She dreamed of space and being able to one day study the stars. The same girl read every astronomy book in her school's library, and then went on to read all the books in the town library. When that wasn’t enough she read the academic journals, took time with her teachers to learn so much more and dedicated her time so she could study it in college.
But all the changed when a professor slammed a door in that girls face. Said she couldn’t. Go study something else. This isn’t for a women.
Yes, as you probably guessed, I’m that little girl. I had my dreams crushed by a professor who wouldn’t let me succeed because I’m a women. But don’t worry, the guy who cheated off my test got to be the research assistant.
I fought. I fought with everything I had. I went to every faculty member I could but all I heard was “doesn’t sound like him” “gosh that sucks, nothing to do now” “he’s right”. No one cared, no one took the time to listen. Hell, the higher ups couldn’t even both showing up to the scheduled meetings I had. I continued to fight. I tried taking the classes from different professors but no one would let me in. They already spoke to the first one, why would they let an idiot women do this when the ideal male candidate was right there.

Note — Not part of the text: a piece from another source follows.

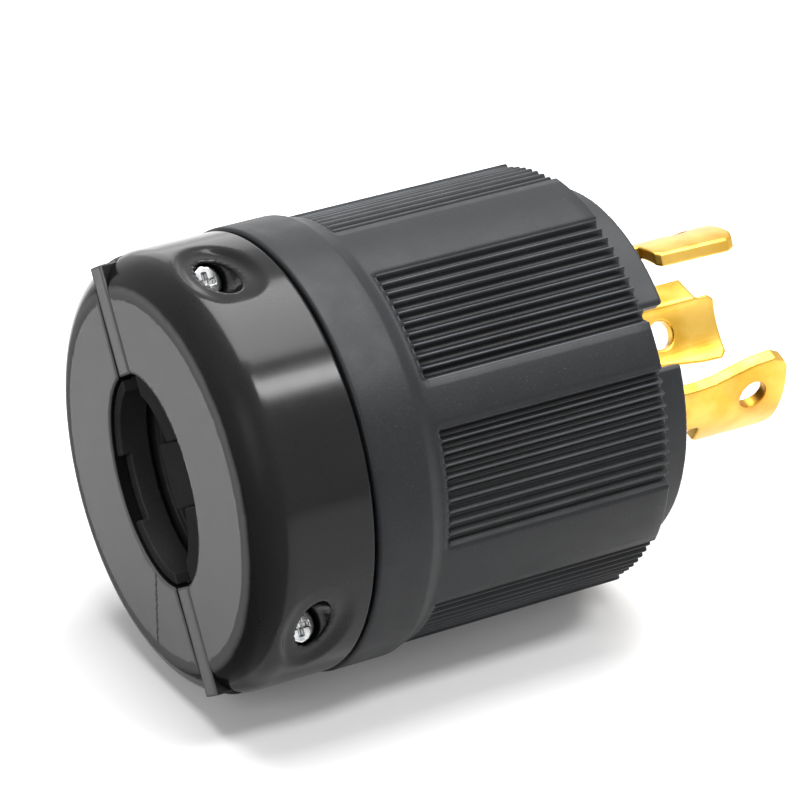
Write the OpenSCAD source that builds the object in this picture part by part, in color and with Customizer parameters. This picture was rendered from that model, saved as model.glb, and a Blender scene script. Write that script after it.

I tried to transfer but I just couldn’t afford it. I was stuck and felt so alone in this fight.
I write this in my senior year now full of so much regret. I wish I could tell my 18 year old self she wasn’t alone in this fight. And I don’t want any other little girl to go through this so I’m telling you all fight. Fight for every women who has been turned down because “a women isn’t smart enough for that”. Fight not just for the little girls who dream to go to space, but for the girls who dream to fix cars, the girls who dream to work with electricity, the girls who dream to get their MBA, the girls who dream.